In 2026, onboarding is no longer only about paperwork and orientation. It is part of employee experience, retention, productivity, and workforce planning. When you get it right, new hires do not just start faster. They feel more prepared, more connected, and more confident about building a future with your company.
FAQs
What should be included in an employee onboarding checklist?
An employee onboarding checklist should include pre-boarding tasks, paperwork, payroll setup, benefits enrollment, equipment, software access, company orientation, policy acknowledgments, role-specific training, team introductions, manager check-ins, 30-60-90 day goals, and onboarding feedback.
How can HR software automate the onboarding process?
HR software can automate onboarding by sending welcome emails, assigning tasks, collecting documents, managing e-signatures, triggering IT access requests, tracking checklist completion, reminding managers about check-ins, supporting payroll and benefits setup, and storing employee records in one system.
What is the difference between onboarding and orientation?
Orientation is usually a formal introduction to the company, policies, benefits, structure, and basic procedures. Onboarding is the broader process of helping a new employee integrate into the company, understand the role, build relationships, complete training, and become productive over time.
How long should employee onboarding take?
Employee onboarding should usually last at least 30 to 90 days, depending on the role.
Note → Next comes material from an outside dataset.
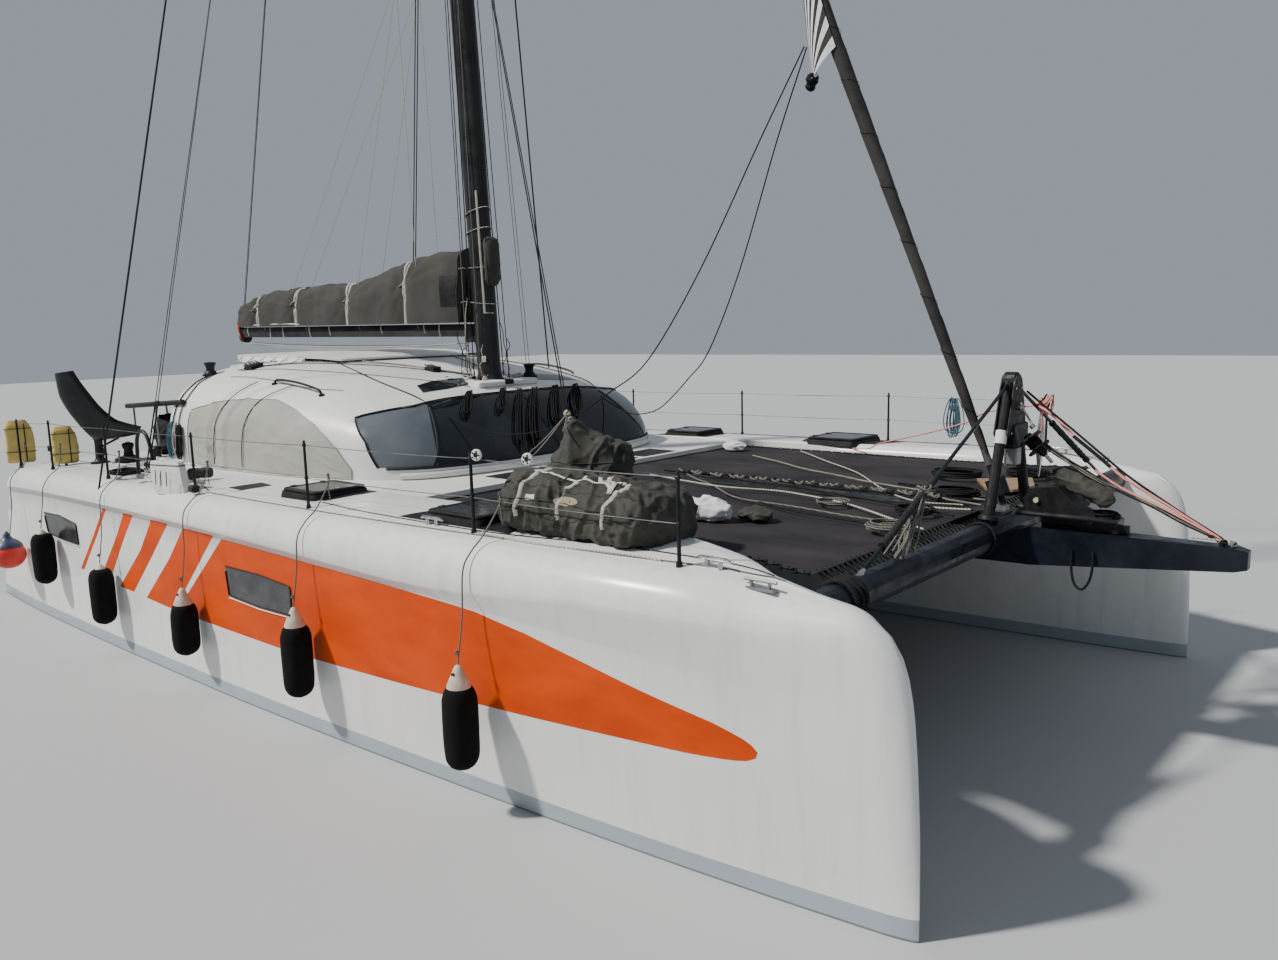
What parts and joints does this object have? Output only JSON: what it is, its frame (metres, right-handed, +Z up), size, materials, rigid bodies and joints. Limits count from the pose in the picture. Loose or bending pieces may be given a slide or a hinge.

Simple roles may need a shorter onboarding period, while complex, senior, technical, or cross-functional roles often need a longer ramp-up period with structured training and manager support.
What are the biggest onboarding mistakes companies make?
The biggest onboarding mistakes include treating onboarding as a one-day orientation, failing to prepare tools before day one, overloading employees with information, not involving the manager, skipping role-specific training, ignoring remote onboarding needs, and failing to collect feedback after the first 30, 60, and 90 days.